O ex-campeão médio-ligeiro Miguel de Oliveira substituiu, então, Zumbano no córner de Maguila. Verdade que a fragilidade de seu queixo nenhum técnico poderia resolver, mas, sob o comando de Oliveira, Maguila passou a mostrar mais técnica, expondo-se menos nos combates.
Maguila se vingou das duas derrotas, com duas vitórias por nocaute, e sua equipe, capitaneada pelo narrador Luciano do Valle, deu início ao projeto “Mike Tyson”.
Primeiro, Maguila passou a lutar com pugilistas norte-americanos, os mesmos que boxeadores ranqueados vinham enfrentando. Até que chegou a hora de um grande teste.
O brasileiro subiu ao ringue em São Paulo com James “Quebra-Ossos” Smith, que poucos meses antes aguentara em pé 12 assaltos com o demolidor “Iron” Mike Tyson.
Foi uma luta polêmica. Os críticos acharam que Maguila mais correu do que bateu. Dois jurados viram vitória de Maguila, por 98 a 97 e 98 a 96. Um terceiro jurado, que apontou triunfo do americano, por 100 a 91, foi suspenso.
Com base em sua atividade e no trabalho de bastidores, o brasileiro foi alçado à segunda posição no ranking e entrou em rota de colisão com o ex-campeão cruzador Evander Holyfield, o primeiro do ranking, em 1989, em Lake Tahoe, nos Estados Unidos.
Após um bom primeiro assalto, em que surpreendeu o norte-americano, Maguila sofreu um violentíssimo nocaute no assalto seguinte e chegou a sofrer convulsões.
No ano seguinte, Maguila enfrentou o ex-campeão George Foreman, que voltava de uma aposentadoria de dez anos, em Nevada.

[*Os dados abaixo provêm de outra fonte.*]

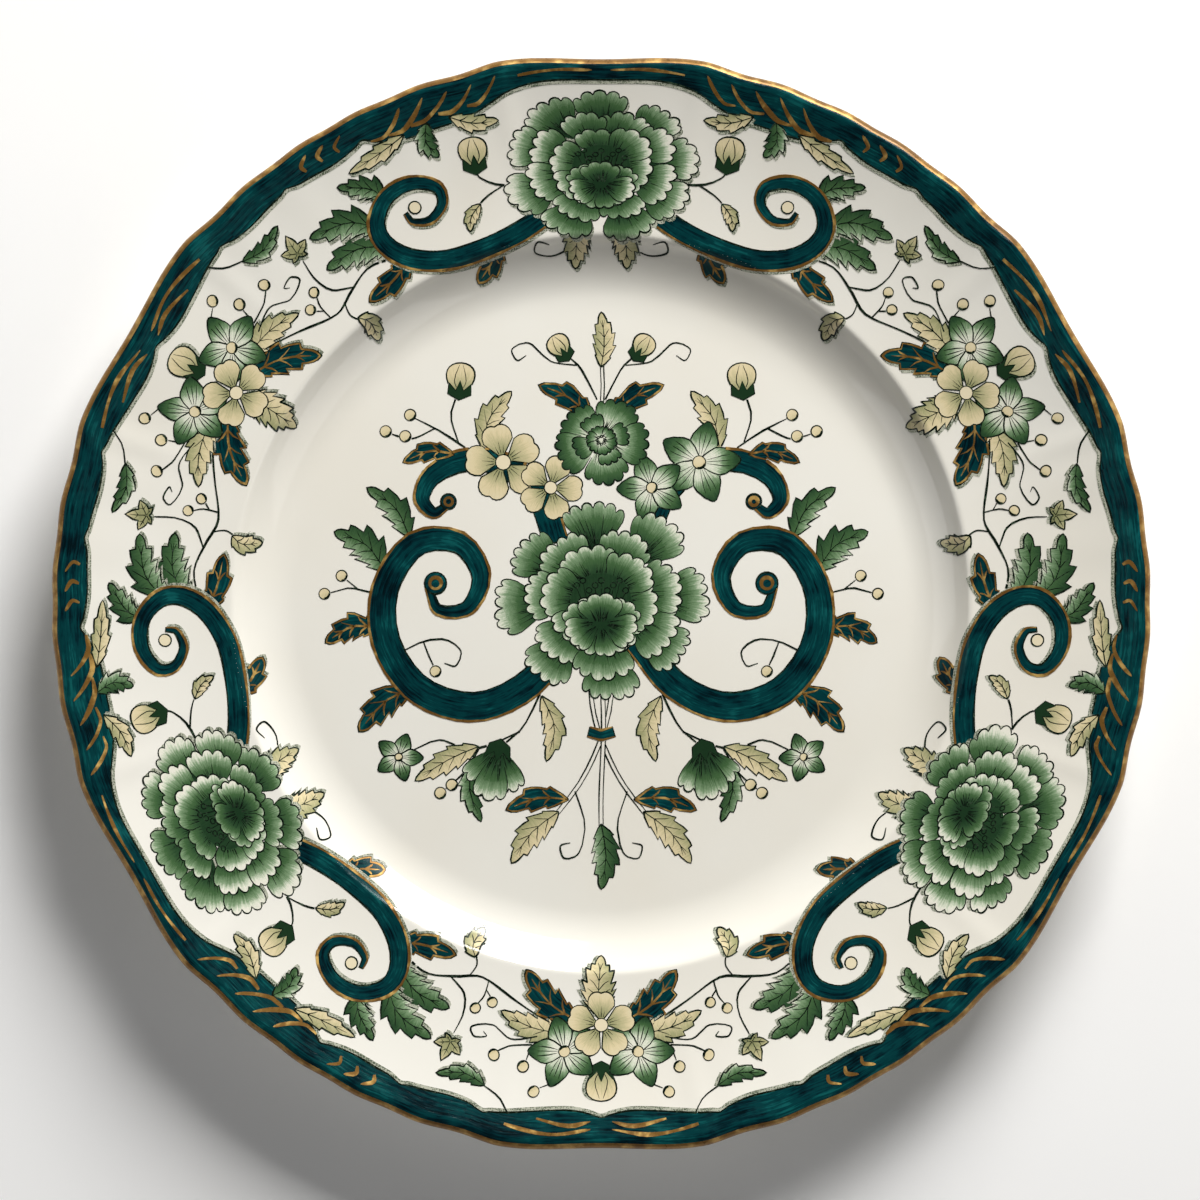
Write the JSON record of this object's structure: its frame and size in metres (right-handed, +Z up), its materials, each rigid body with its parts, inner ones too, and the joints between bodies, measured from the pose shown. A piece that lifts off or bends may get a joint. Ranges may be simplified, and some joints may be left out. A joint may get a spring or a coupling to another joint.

Um novo nocaute no segundo assalto decretou o fim da carreira do brasileiro como sério candidato a disputa de título.
Passou a excursionar pelo interior paulista, por outros estados e até no Uruguai, contra adversários de no máximo nível mediano.
Uma derrota por nocaute para o novato Daniel Frank, que tinha apenas cinco lutas, selou a sua aposentadoria dos ringues em 2000.
O cartel profissional de Maguila, que se estendeu de 83 a 2000, inclui 77 vitórias, 61 nocautes, 7 derrotas e 1 empate.
Para o boxeador, não faltaram atividades, que começaram a aparecer antes mesmo do fim de sua carreira, durante a qual adquiriu um posto de gasolina.
Maguila foi comentarista econômico do programa popular “Aqui Agora”, participou de comerciais e, a convite do prefeito Toninho da Pamonha, aceitou o cargo de secretário de Esporte de Itaquaquecetuba, em São Paulo.
Viu ainda dois de seus dois filhos, Adenilson e Edimilson –teve um terceiro filho, Adilson Junior–, tornarem-se boxeadores profissionais, mas sem carreiras tão produtivas quanto à do pai famoso.